Lucys Schreie erstarben. »Aaaa...aaa...äh...krächz!« Sie hustete und fasste sich an den Hals. Ich habe meine Stimme verloren, formte sie tonlos mit den Lippen.
In den Tiefen der städtischen Kanalisation verebbten die Vibrationen von Lucys Schreien. Der Grim zog die Tentakel aus seinen Gehörgängen – die ihm auch als Riechorgan dienten – und roch jetzt die Nahrung. Frischfleisch. Das ölige Wasser unter der Falltür geriet in Bewegung, und plötzlich durchbrach ein großer schwarz glänzender Kopf die Oberfläche. Wolfsjunge ließ die Katzen fallen.
Die Wirkung war eindrucksvoll.
Der Grimm warf sich auf den Rücken, und ein großer, weit aufgesperrter, sägeförmiger Schnabel kam zum Vorschein. Ein Wald von Tentakeln umschloss die schreienden Katzen, und ein widerlich saugendes Geräusch erfüllte die Küche, als der Grim daranging, seine erste Frischfleischmahlzeit seit beinahe fünfzig Jahren zu verspeisen. (Das letzte Fleisch hatte er von der jungen Tante Zelda bekommen. Der Zirkel hatte ihr eine Ziege angeboten, und sie hatte sie angenommen, dankbar, dass sie ihr nicht den Jungen von nebenan gegeben hatten, was sie bei ihrer Vorgängerin, Betty Crackle, getan hatten. Betty hatte das nie ganz verwunden und stets die Auskunft darüber verweigert, ob sie den Jungen akzeptiert hatte oder nicht. Tante Zelda fürchtete, dass sie akzeptiert hatte.)

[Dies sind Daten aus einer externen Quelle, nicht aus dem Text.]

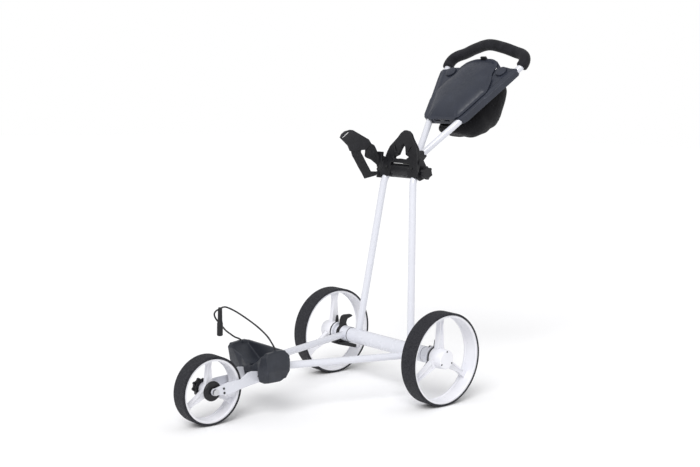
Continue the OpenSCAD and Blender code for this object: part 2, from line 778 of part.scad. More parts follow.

Erregt von dem Frischfleisch, schob der Grim ein paar Tentakel durch die Falltür und suchte nach mehr. (Gelegentlich hatte er damit Erfolg. Nicht alle Künftigen Hüter kehrten von ihrer Aufgabe zurück.) Als die dicken Fangarme mit ihren mächtigen Saugnäpfen auf Wolfsjunge zukrochen, war sein erster Gedanke, die Falltürklappe zuzuschlagen und aus der Küche zu rennen – aber er hatte noch etwas zu erledigen. Er wappnete sich gegen die Dunkelkräfte, dann kniete er neben der Falltür nieder, zückte ein kleines silbernes Taschenmesser und schnitt zu Lucys Erstaunen mit einer schnellen Bewegung einem Tentakel die Spitze ab. Der Grim merkte es nicht. Er merkte ohnehin nicht mehr viel, denn infolge einer merkwürdigen Laune der Natur enthielt jeder Tentakel einen Teil des Grimgehirns. Und mit jedem erfolgreichen Besuch eines Künftigen Hüters wurde der Grim noch ein bisschen dümmer.
Das blutige und tropfende Stück Grimgehirn in der Hand, schlug Wolfsjunge triumphierend die Klappe der Falltür zu – und bereute es sogleich. Kaum war die Klappe klirrend auf den Metallrand gefallen, drang das unverwechselbare Quieksen Dorindas durch die Decke.
»Oooh, er hat es getan! Er hat sie an den Grim verfüttert!«
Im nächsten Augenblick erdröhnte die Decke unter Stiefelgepolter, und ein Gipsregen prasselte auf Lucy und Wolfsjunge nieder. Der Zirkel war im Anmarsch.